* _Instructions to follow_:
Every entry here needs to be repeated exactly.

* _Provided material_:

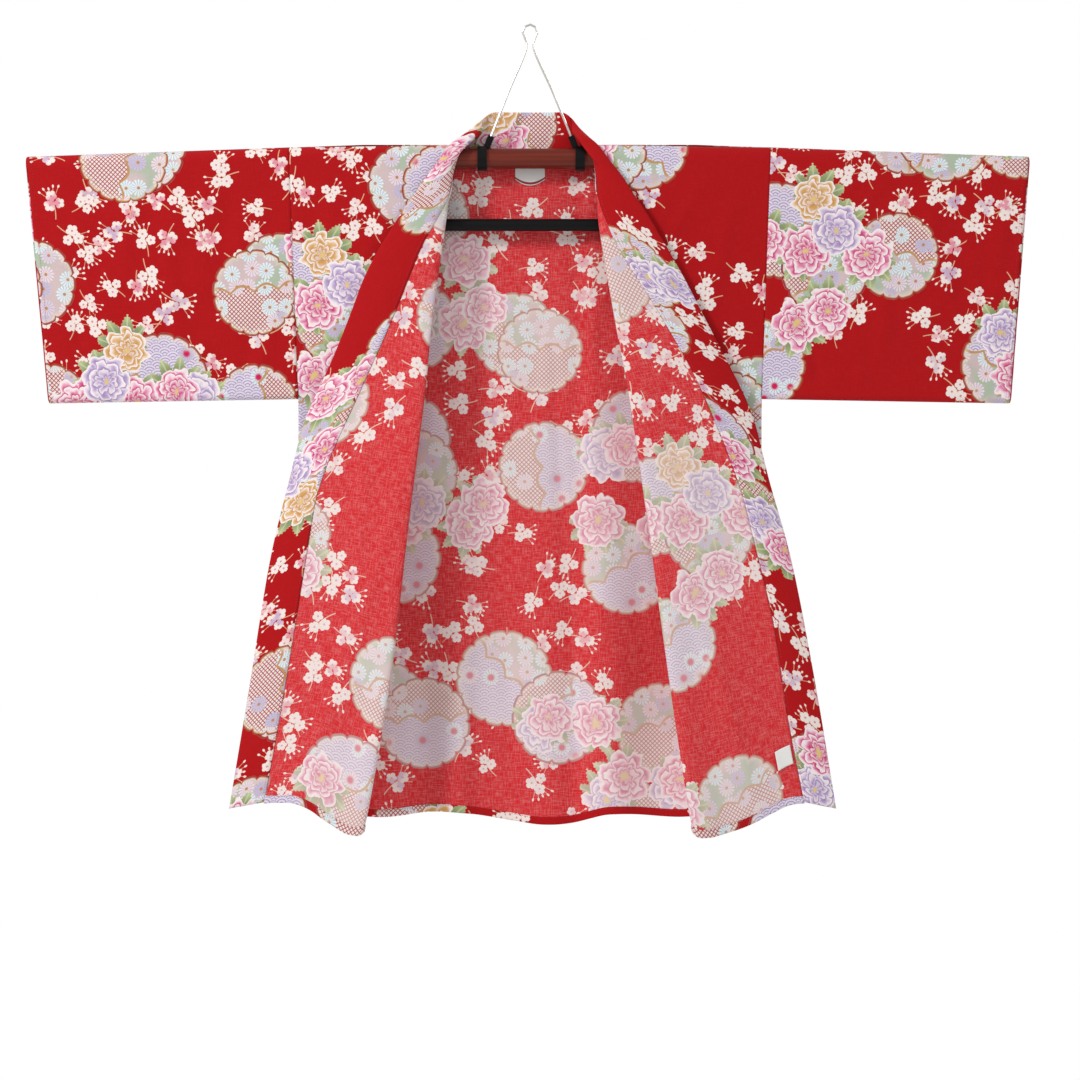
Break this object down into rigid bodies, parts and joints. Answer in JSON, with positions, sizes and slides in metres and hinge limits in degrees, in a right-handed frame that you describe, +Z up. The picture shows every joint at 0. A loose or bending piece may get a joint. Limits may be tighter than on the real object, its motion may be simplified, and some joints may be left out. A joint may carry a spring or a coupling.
{
  "type": "hanten jacket on a kimono hanger",
  "caption": "Unlined cotton hanten jacket in a red floral print, hung open on a kimono hanger with both fronts turned back like lapels.",
  "frame": {"origin": "the top of the wire eye, on the inside, where a hook or peg holds the hanger", "axes": "+Z up, -Y towards the open front of the jacket, +X to the right seen from the front"},
  "size_m": [1.298, 0.1095, 1.0486],
  "materials": {
    "cloth": "matte plain-weave cotton, printed on the right side",
    "collar_cloth": "matte plain-weave cotton, doubled",
    "label": "satin-woven white tape, bare",
    "pole": "reddish-brown, semi-gloss",
    "black_plastic": "black, satin",
    "wire": "thin pale coated wire"
  },
  "bodies": {
    "root": {"back": "cloth", "front_left": "cloth", "front_right": "cloth", "sleeve_left": "cloth", "sleeve_right": "cloth", "collar": "collar_cloth", "neck_label": "label", "care_label": "label", "pole": "pole", "arm_left": "pole", "arm_right": "pole", "bracket_left": "black_plastic", "bracket_right": "black_plastic", "lower_bar": "black_plastic", "yoke": "wire"}
  },
  "joints": []
}
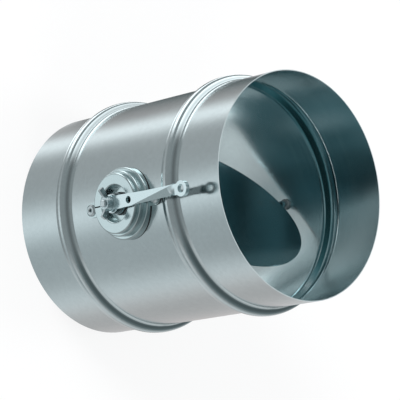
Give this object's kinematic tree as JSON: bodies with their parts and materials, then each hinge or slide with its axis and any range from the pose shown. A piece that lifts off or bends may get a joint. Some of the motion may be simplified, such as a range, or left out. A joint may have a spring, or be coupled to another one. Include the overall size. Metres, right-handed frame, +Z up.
{
  "type": "round air damper",
  "caption": "Round duct damper: a beaded spigot casing with a disc blade on a cross shaft, turned by a hand lever that a wing nut clamps on a stand-off dish.",
  "frame": {"origin": "centre of the lower rim, where the lower spigot ends", "axes": "+Z up the duct's axis, towards the upper spigot; the shaft runs along Y and the dish and lever are on the -Y side"},
  "size_m": [0.169, 0.1879, 0.2],
  "materials": {
    "galvanised_sheet": "smooth zinc-coated sheet, satin",
    "zinc_plated_dish": "drawn, zinc-plated, satin",
    "black_rubber": "matte",
    "rivet_steel": "plated, satin",
    "nylon": "natural nylon",
    "dark_fibre": "pressed fibre, matte",
    "blade_sheet": "zinc-coated sheet, satin",
    "shaft_steel": "turned and plated",
    "spring_steel": "oiled spring steel",
    "lever_steel": "stamped, zinc-plated",
    "dark_cast_steel": "dark cast finish"
  },
  "bodies": {
    "casing": {"duct_body": "galvanised_sheet", "operating_dish": "zinc_plated_dish", "dish_gasket": "black_rubber", "dish_rivets": "rivet_steel", "outer_bush": "nylon", "wall_bush": "nylon", "pivot_bush": "nylon", "friction_disc": "dark_fibre"},
    "damper": {"blade": "blade_sheet", "drive_shaft": "shaft_steel", "pivot_shaft": "shaft_steel", "drive_blade_rivets": "rivet_steel", "pivot_blade_rivets": "rivet_steel", "drive_clip": "spring_steel", "pivot_clip": "spring_steel", "thrust_washer": "shaft_steel", "disc_spring": "spring_steel", "spacer_collar": "shaft_steel", "pivot_washer": "shaft_steel", "lever": "lever_steel", "clamp_washer": "shaft_steel"},
    "wing_nut": {"wing_nut": "dark_cast_steel"}
  },
  "joints": [
    {"name": "damper_turn", "type": "hinge", "parent": "casing", "child": "damper", "pos_m": [0, 0, 0.11], "axis": [0, -1, 0], "range_deg": [-45, 45]},
    {"name": "nut_turn", "type": "hinge", "parent": "damper", "child": "wing_nut", "pos_m": [0, 0, 0.11], "axis": [0, -1, 0], "range_deg": [0, 720]}
  ]
}
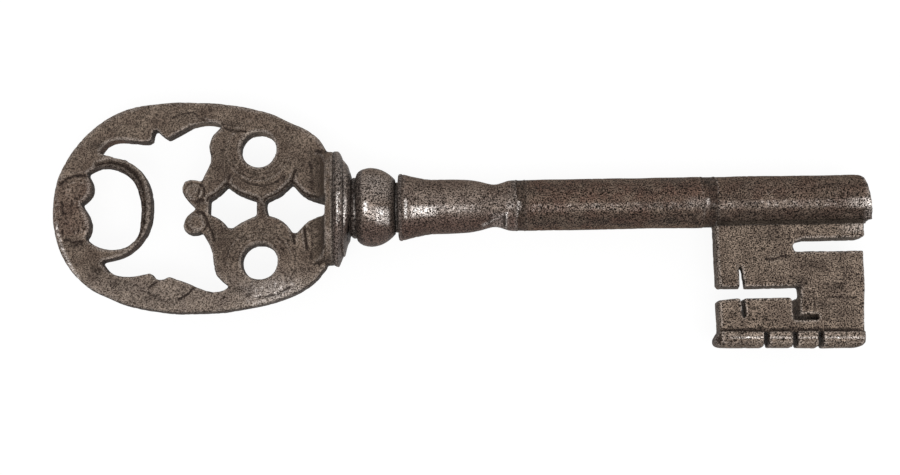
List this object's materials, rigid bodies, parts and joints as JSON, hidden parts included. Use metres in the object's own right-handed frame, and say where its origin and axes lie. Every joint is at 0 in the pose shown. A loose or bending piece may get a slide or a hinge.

* _The output_:
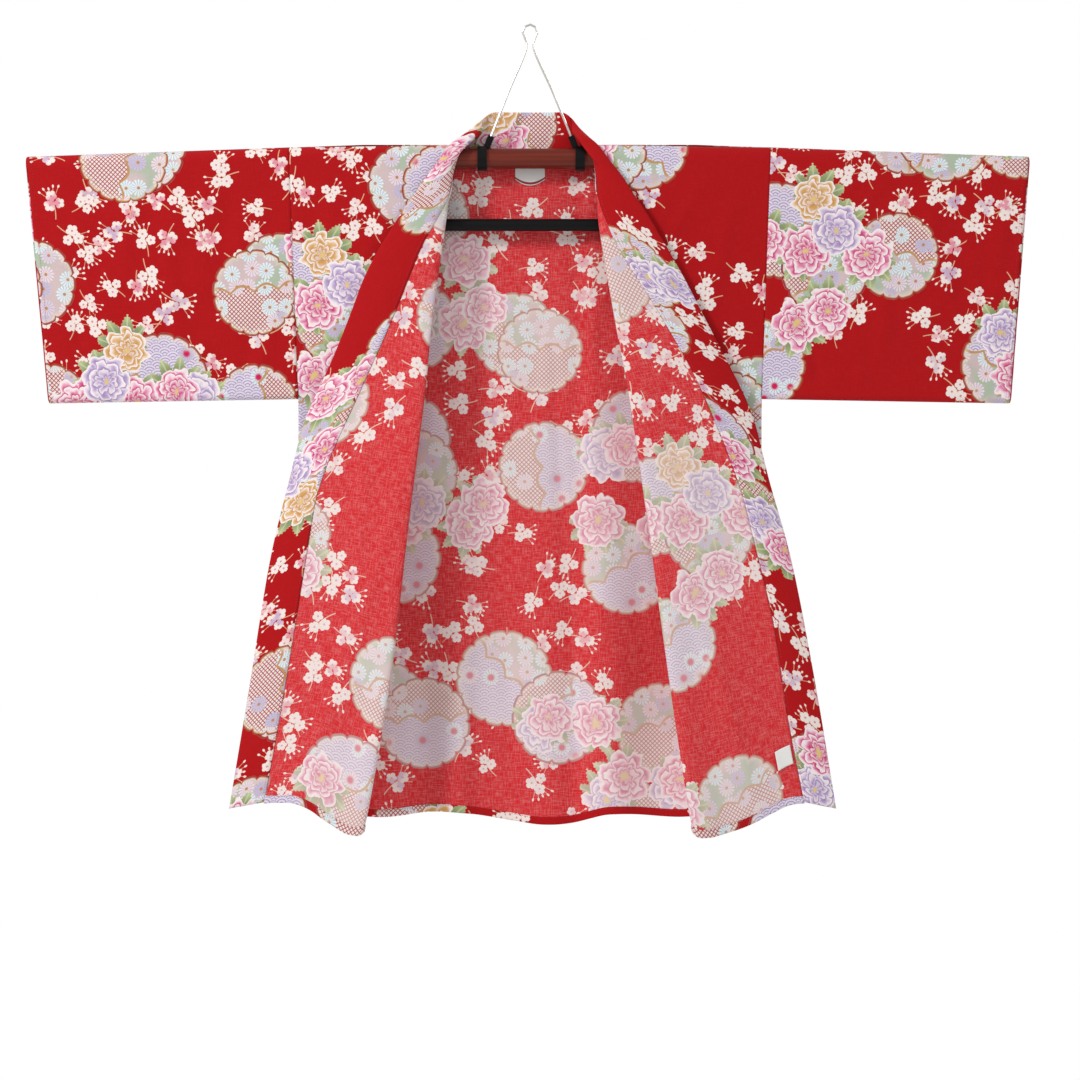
Break this object down into rigid bodies, parts and joints. Answer in JSON, with positions, sizes and slides in metres and hinge limits in degrees, in a right-handed frame that you describe, +Z up. The picture shows every joint at 0. A loose or bending piece may get a joint. Limits may be tighter than on the real object, its motion may be simplified, and some joints may be left out. A joint may carry a spring or a coupling.
{
  "type": "hanten jacket on a kimono hanger",
  "caption": "Unlined cotton hanten jacket in a red floral print, hung open on a kimono hanger with both fronts turned back like lapels.",
  "frame": {"origin": "the top of the wire eye, on the inside, where a hook or peg holds the hanger", "axes": "+Z up, -Y towards the open front of the jacket, +X to the right seen from the front"},
  "size_m": [1.298, 0.1095, 1.0486],
  "materials": {
    "cloth": "matte plain-weave cotton, printed on the right side",
    "collar_cloth": "matte plain-weave cotton, doubled",
    "label": "satin-woven white tape, bare",
    "pole": "reddish-brown, semi-gloss",
    "black_plastic": "black, satin",
    "wire": "thin pale coated wire"
  },
  "bodies": {
    "root": {"back": "cloth", "front_left": "cloth", "front_right": "cloth", "sleeve_left": "cloth", "sleeve_right": "cloth", "collar": "collar_cloth", "neck_label": "label", "care_label": "label", "pole": "pole", "arm_left": "pole", "arm_right": "pole", "bracket_left": "black_plastic", "bracket_right": "black_plastic", "lower_bar": "black_plastic", "yoke": "wire"}
  },
  "joints": []
}
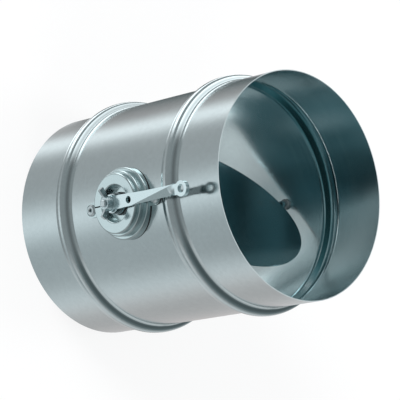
Give this object's kinematic tree as JSON: bodies with their parts and materials, then each hinge or slide with its axis and any range from the pose shown. A piece that lifts off or bends may get a joint. Some of the motion may be simplified, such as a range, or left out. A joint may have a spring, or be coupled to another one. Include the overall size. Metres, right-handed frame, +Z up.
{
  "type": "round air damper",
  "caption": "Round duct damper: a beaded spigot casing with a disc blade on a cross shaft, turned by a hand lever that a wing nut clamps on a stand-off dish.",
  "frame": {"origin": "centre of the lower rim, where the lower spigot ends", "axes": "+Z up the duct's axis, towards the upper spigot; the shaft runs along Y and the dish and lever are on the -Y side"},
  "size_m": [0.169, 0.1879, 0.2],
  "materials": {
    "galvanised_sheet": "smooth zinc-coated sheet, satin",
    "zinc_plated_dish": "drawn, zinc-plated, satin",
    "black_rubber": "matte",
    "rivet_steel": "plated, satin",
    "nylon": "natural nylon",
    "dark_fibre": "pressed fibre, matte",
    "blade_sheet": "zinc-coated sheet, satin",
    "shaft_steel": "turned and plated",
    "spring_steel": "oiled spring steel",
    "lever_steel": "stamped, zinc-plated",
    "dark_cast_steel": "dark cast finish"
  },
  "bodies": {
    "casing": {"duct_body": "galvanised_sheet", "operating_dish": "zinc_plated_dish", "dish_gasket": "black_rubber", "dish_rivets": "rivet_steel", "outer_bush": "nylon", "wall_bush": "nylon", "pivot_bush": "nylon", "friction_disc": "dark_fibre"},
    "damper": {"blade": "blade_sheet", "drive_shaft": "shaft_steel", "pivot_shaft": "shaft_steel", "drive_blade_rivets": "rivet_steel", "pivot_blade_rivets": "rivet_steel", "drive_clip": "spring_steel", "pivot_clip": "spring_steel", "thrust_washer": "shaft_steel", "disc_spring": "spring_steel", "spacer_collar": "shaft_steel", "pivot_washer": "shaft_steel", "lever": "lever_steel", "clamp_washer": "shaft_steel"},
    "wing_nut": {"wing_nut": "dark_cast_steel"}
  },
  "joints": [
    {"name": "damper_turn", "type": "hinge", "parent": "casing", "child": "damper", "pos_m": [0, 0, 0.11], "axis": [0, -1, 0], "range_deg": [-45, 45]},
    {"name": "nut_turn", "type": "hinge", "parent": "damper", "child": "wing_nut", "pos_m": [0, 0, 0.11], "axis": [0, -1, 0], "range_deg": [0, 720]}
  ]
}
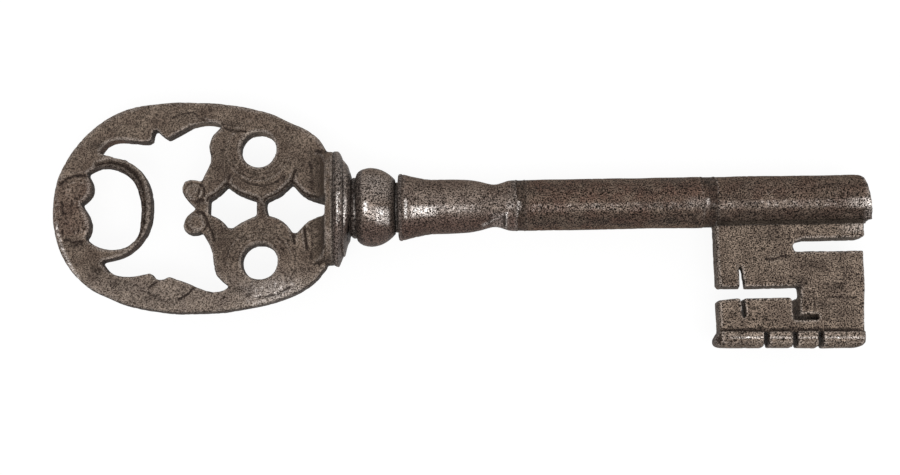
List this object's materials, rigid bodies, parts and joints as JSON, hidden parts included. Use metres in the object's own right-handed frame, and say where its origin and axes lie. Every joint is at 0 in the pose shown. A loose or bending piece may get a slide or a hinge.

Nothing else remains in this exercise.